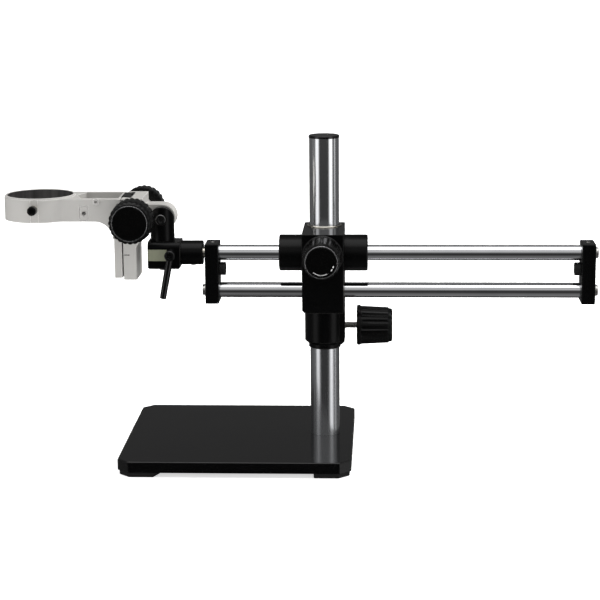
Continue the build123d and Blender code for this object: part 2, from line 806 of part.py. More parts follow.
with BuildPart() as lever_insert:
    turned(
        lever_seat,
        (
            (0, lever_stud_start),
            (lever_stud_radius, lever_stud_start),
            (lever_stud_radius, running_gap),
            (hub_radius - 0.4, running_gap),
            (hub_radius - 0.4, collar_thickness),
            (spline_radius, collar_thickness),
            (spline_radius, collar_thickness + spline_length),
            (lever_stud_radius, collar_thickness + spline_length),
            (lever_stud_radius, shoulder_start - 0.1),
            (0, shoulder_start - 0.1),
        ),
    )
    round_bar(lever_seat.offset(shoulder_start - 0.1), lever_screw_radius, -8.0, Mode.SUBTRACT)
lever_insert.part.label = "lever_insert"
export_step(lever_insert.part, "parts/lever_insert.step")

with BuildPart() as lever_handle:
    round_bar(lever_seat.offset(hub_start), hub_radius, hub_length)
    fillet(edges().filter_by(GeomType.CIRCLE).sort_by(Axis.Y)[0], 1.6)
    lean = radians(lever_angle)
    grip_axis = Vector(-sin(lean), 0, -cos(lean))
    grip_origin = lever_seat.origin + Vector(0, -(hub_start + hub_length * 0.46), 0)
    with BuildSketch(Plane(origin=grip_origin, x_dir=(0, 1, 0), z_dir=grip_axis)):
        Ellipse(4.6, 4.3)
    with BuildSketch(Plane(origin=grip_origin + grip_axis * lever_length, x_dir=(0, 1, 0), z_dir=grip_axis)):
        Ellipse(3.6, 3.8)
    loft()
    fillet(edges().sort_by(Axis.Z)[0], 0.7)
    hub_seat = lever_seat.offset(hub_start)
    round_bar(hub_seat, spline_radius + 0.1, spline_length + 0.3, Mode.SUBTRACT)
    round_bar(hub_seat, lever_stud_radius + running_gap, shoulder_start - hub_start, Mode.SUBTRACT)
    round_bar(hub_seat, lever_screw_radius + 0.4, hub_length, Mode.SUBTRACT)
    round_bar(lever_seat.offset(shoulder_end), lever_screw_head + 0.3, hub_length, Mode.SUBTRACT)
lever_handle.part.label = "lever_handle"
export_step(lever_handle.part, "parts/lever_handle.step")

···

→ **Written instruction**:
Recopy all the lines exactly as they appear.

→ **Exercise solution**:
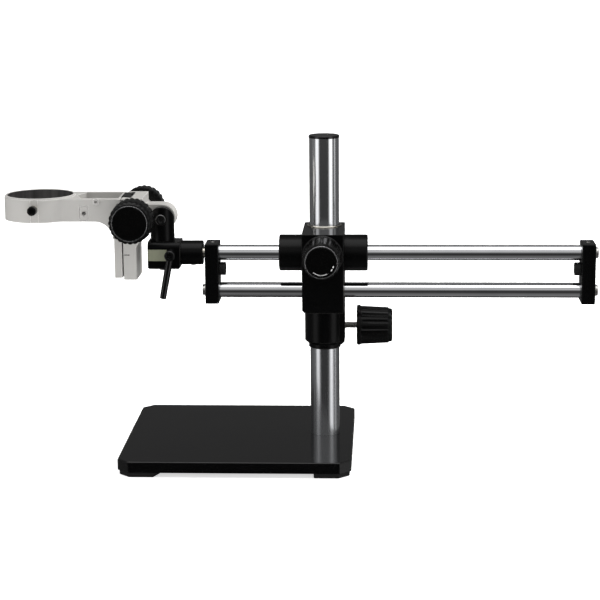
Continue the build123d and Blender code for this object: part 2, from line 806 of part.py. More parts follow.
with BuildPart() as lever_insert:
    turned(
        lever_seat,
        (
            (0, lever_stud_start),
            (lever_stud_radius, lever_stud_start),
            (lever_stud_radius, running_gap),
            (hub_radius - 0.4, running_gap),
            (hub_radius - 0.4, collar_thickness),
            (spline_radius, collar_thickness),
            (spline_radius, collar_thickness + spline_length),
            (lever_stud_radius, collar_thickness + spline_length),
            (lever_stud_radius, shoulder_start - 0.1),
            (0, shoulder_start - 0.1),
        ),
    )
    round_bar(lever_seat.offset(shoulder_start - 0.1), lever_screw_radius, -8.0, Mode.SUBTRACT)
lever_insert.part.label = "lever_insert"
export_step(lever_insert.part, "parts/lever_insert.step")

with BuildPart() as lever_handle:
    round_bar(lever_seat.offset(hub_start), hub_radius, hub_length)
    fillet(edges().filter_by(GeomType.CIRCLE).sort_by(Axis.Y)[0], 1.6)
    lean = radians(lever_angle)
    grip_axis = Vector(-sin(lean), 0, -cos(lean))
    grip_origin = lever_seat.origin + Vector(0, -(hub_start + hub_length * 0.46), 0)
    with BuildSketch(Plane(origin=grip_origin, x_dir=(0, 1, 0), z_dir=grip_axis)):
        Ellipse(4.6, 4.3)
    with BuildSketch(Plane(origin=grip_origin + grip_axis * lever_length, x_dir=(0, 1, 0), z_dir=grip_axis)):
        Ellipse(3.6, 3.8)
    loft()
    fillet(edges().sort_by(Axis.Z)[0], 0.7)
    hub_seat = lever_seat.offset(hub_start)
    round_bar(hub_seat, spline_radius + 0.1, spline_length + 0.3, Mode.SUBTRACT)
    round_bar(hub_seat, lever_stud_radius + running_gap, shoulder_start - hub_start, Mode.SUBTRACT)
    round_bar(hub_seat, lever_screw_radius + 0.4, hub_length, Mode.SUBTRACT)
    round_bar(lever_seat.offset(shoulder_end), lever_screw_head + 0.3, hub_length, Mode.SUBTRACT)
lever_handle.part.label = "lever_handle"
export_step(lever_handle.part, "parts/lever_handle.step")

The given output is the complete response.